NOTE: The list continues to get divided into two and the middle element gets compared until the element is found or no more elements are left to compare with.

Code

Given list B = [2,5,7,8,9,11,14,16] find if 14 is present in this list or not.

def binarySearch(ls,data):
   first = 0
   last = len(ls)-1
   done = False   

    while first<=last and not done:
       mid = (first+last)//2
          if ls[mid] == data:
           done = True
       else:
           if ls[mid] > data:
               last = last-1
           else:
               first = first+1
   return done 

print(binarySearch([2,5,7,8,9,11,14,16],4))
Round First Last Mid ls[mid] Result
1 0 7 3 8 8<14
2 4 7 5 11 11<14
3 6 7 6 14 14=14

NOTE: To find the mid element, “(first+last)//2” is used instead of “(first+last)/2”. This gives us whole numbers especially when the length of the list is odd. Try 9/2 and 9//2 in your Python IDLE to get a better understanding.

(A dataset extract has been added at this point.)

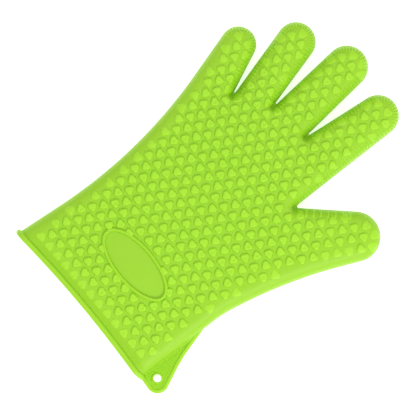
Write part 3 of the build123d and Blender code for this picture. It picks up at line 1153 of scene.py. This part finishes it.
def silicone(name, finish, painted_light_scale, roughness, grain):
    """Satin moulded silicone: soft colour patches, fine matt grain and slight waviness, its colours
    scaled lighter or darker to paint light or shade.
    """
    material = bpy.data.materials.new(name)
    material.use_nodes = True
    tree = material.node_tree
    shader = tree.nodes["Principled BSDF"]
    place = add_node(tree, "ShaderNodeTexCoord")
    patches = add_node(
        tree, "ShaderNodeTexNoise", [("Scale", 38.0), ("Detail", 3.0), ("Roughness", 0.55)],
    )
    colours = add_node(tree, "ShaderNodeMix", data_type="RGBA")
    # Both colours are scaled lighter or darker here. This is painted light or painted shade, not a
    # different silicone.
    colours.inputs[6].default_value = (*(painted_light_scale * part for part in finish.skin_deep), 1)
    colours.inputs[7].default_value = (*(painted_light_scale * part for part in finish.skin), 1)
    fine = add_node(tree, "ShaderNodeTexNoise", [("Scale", 1500.0), ("Detail", 2.0)])
    waves = add_node(tree, "ShaderNodeTexNoise", [("Scale", 260.0), ("Detail", 2.0)])
    sheen_range = add_node(
        tree, "ShaderNodeMapRange", [("To Min", roughness - 0.06), ("To Max", roughness + 0.08)],
    )
    wave_bump = add_node(tree, "ShaderNodeBump", [("Strength", 0.10), ("Distance", 0.0004)])
    grain_bump = add_node(tree, "ShaderNodeBump", [("Strength", grain), ("Distance", 0.00006)])
    for texture in (patches, fine, waves):
        tree.links.new(place.outputs["Object"], texture.inputs["Vector"])
    links = [
        (patches.outputs["Fac"], colours.inputs[0]),
        (colours.outputs[2], shader.inputs["Base Color"]),
        (waves.outputs["Fac"], sheen_range.inputs["Value"]),
        (sheen_range.outputs["Result"], shader.inputs["Roughness"]),
        (waves.outputs["Fac"], wave_bump.inputs["Height"]),
        (fine.outputs["Fac"], grain_bump.inputs["Height"]),
        (wave_bump.outputs["Normal"], grain_bump.inputs["Normal"]),
        (grain_bump.outputs["Normal"], shader.inputs["Normal"]),
    ]
    for source, target in links:
        tree.links.new(source, target)
    shader.inputs["Specular IOR Level"].default_value = 0.3
    return material


class GLOVE_OT_make_finishes(bpy.types.Operator):
    """Make the silicone materials: one slightly darkened copy as painted shade and two lightened copies
    as painted highlights
    """
    bl_idname = "glove.make_finishes"
    bl_label = "Finishes"

    def execute(self, context):
        finish = context.scene.glove_finish
        # Skin: the silicone slightly darkened, painted shade for the hollows between the studs.
        silicone("skin_painted_shade", finish, 0.97, finish.roughness, 0.5)
        # Studs and ribs: the silicone lightened, a painted highlight on their tops.
        silicone("stud_painted_highlight", finish, 1.13, finish.roughness - 0.04, 0.35)
        # Rim, oval ring and tab: the silicone lightened, a painted highlight on the raised trim.
        silicone("trim_painted_highlight", finish, 1.06, finish.roughness - 0.06, 0.35)
        return {"FINISHED"}


# ---------------------------------------------------------------- stage

def area_light(name, place, size, power):
    """A soft square light that faces the middle of the glove."""
    light = bpy.data.lights.new(name, "AREA")
    light.shape = "SQUARE"
    light.size = size
    light.energy = power
    lamp = bpy.data.objects.new(name, light)
    lamp.location = place
    lamp.rotation_euler = (-Vector(place)).to_track_quat("-Z", "Y").to_euler()
    bpy.context.scene.collection.objects.link(lamp)


class GLOVE_OT_set_stage(bpy.types.Operator):
    """Set the floor, the lights and the overhead camera"""
    bl_idname = "glove.set_stage"
    bl_label = "Stage"

    def execute(self, context):
        stage, finish = context.scene.glove_stage, context.scene.glove_finish
        half = stage.floor_size / 2
        mesh = bpy.data.meshes.new("floor")
        corners = [(-half, -half, 0), (half, -half, 0), (half, half, 0), (-half, half, 0)]
        mesh.from_pydata(corners, [], [(0, 1, 2, 3)])
        floor = bpy.data.objects.new("floor", mesh)
        context.scene.collection.objects.link(floor)
        material = bpy.data.materials.new("floor")
        material.use_nodes = True
        shader = material.node_tree.nodes["Principled BSDF"]
        shader.inputs["Base Color"].default_value = (*finish.floor, 1)
        shader.inputs["Roughness"].default_value = 0.9
        shader.inputs["Emission Color"].default_value = (1, 1, 1, 1)
        shader.inputs["Emission Strength"].default_value = stage.floor_glow
        mesh.materials.append(material)

        world = bpy.data.worlds.new("surroundings")
        world.use_nodes = True
        tree = world.node_tree
        place = add_node(tree, "ShaderNodeTexCoord")
        split = add_node(tree, "ShaderNodeSeparateXYZ")
        overhead = add_node(
            tree, "ShaderNodeMapRange",
            [("From Max", OVERHEAD_FROM), ("To Min", stage.sky * HORIZON_SHARE), ("To Max", stage.sky)],
        )
        tree.links.new(place.outputs["Generated"], split.inputs[0])
        tree.links.new(split.outputs["Z"], overhead.inputs["Value"])
        tree.links.new(overhead.outputs["Result"], tree.nodes["Background"].inputs["Strength"])
        tree.nodes["Background"].inputs["Color"].default_value = (1, 1, 1, 1)
        context.scene.world = world
        area_light("key_light", *KEY_LIGHT, stage.key_power)
        area_light("fill_light", *FILL_LIGHT, stage.fill_power)

        target = frame_point(VIEW_TARGET)
        camera = bpy.data.cameras.new("overhead")
        camera.sensor_width = 36.0
        camera.lens = camera.sensor_width * (stage.view_height - target.z) / stage.view_width
        camera.clip_end = 20
        view = bpy.data.objects.new("overhead", camera)
        view.location = (target.x, target.y, stage.view_height)
        view.rotation_euler = (0, 0, VIEW_TURN)
        context.scene.collection.objects.link(view)
        context.scene.camera = view
        context.scene.view_settings.view_transform = "Standard"
        return {"FINISHED"}


class GLOVE_PT_panel(bpy.types.Panel):
    """Lists the steps that make the glove"""
    bl_label = "Glove"
    bl_idname = "GLOVE_PT_panel"
    bl_space_type = "VIEW_3D"
    bl_region_type = "UI"
    bl_category = "Glove"

    def draw(self, context):
        for step in STEPS:
            self.layout.operator(step.bl_idname)


SETTINGS = {
    "glove_skin": GloveSkinSettings,
    "glove_studs": GloveStudSettings,
    "glove_trim": GloveTrimSettings,
    "glove_finish": GloveFinishSettings,
    "glove_stage": GloveStageSettings,
}
STEPS = [
    GLOVE_OT_make_finishes,
    GLOVE_OT_make_skin,
    GLOVE_OT_make_studs,
    GLOVE_OT_make_ribs,
    GLOVE_OT_make_parting_line,
    GLOVE_OT_make_cuff_rim,
    GLOVE_OT_make_oval_frame,
    GLOVE_OT_make_hang_tab,
    GLOVE_OT_set_stage,
]


def register():
    """Add the settings, steps and panel to Blender."""
    for name, settings in SETTINGS.items():
        bpy.utils.register_class(settings)
        setattr(bpy.types.Scene, name, PointerProperty(type=settings))
    for step in STEPS:
        bpy.utils.register_class(step)
    bpy.utils.register_class(GLOVE_PT_panel)


def unregister():
    """Take them out again."""
    bpy.utils.unregister_class(GLOVE_PT_panel)
    for step in reversed(STEPS):
        bpy.utils.unregister_class(step)
    for name, settings in SETTINGS.items():
        delattr(bpy.types.Scene, name)
        bpy.utils.unregister_class(settings)


def main():
    """Make the glove step by step."""
    register()
    for step in STEPS:
        group, action = step.bl_idname.split(".")
        getattr(getattr(bpy.ops, group), action)()


if __name__ == "__main__":
    main()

Try out this animation for a better understanding of both these search algorithms. Try to find the first element of the array. Which is faster?

Conclusion

From the above explanation, it must be clear that Binary Search is consistently faster than Linear Search. If you are familiar with o(n) notation, Linear Search is o(n) and Binary Search is log(n)

You can perform Linear Searches on a sorted list as well with a small optimization. You can stop the search once the number to be found exceeds the element being compared to. For instance, you want to search for 12 from the list [2,4,5,13,16,19], once you reach 13 you can stop because there is no way that 12 is going to come after 13 in a sorted list.

In this tutorial, we have discussed only the iterative method of Binary Search. Try to implement the recursive approach on your own.  Also, learn about the uses of these searches and when to apply them. That’s all for this tutorial. Happy Pythoning!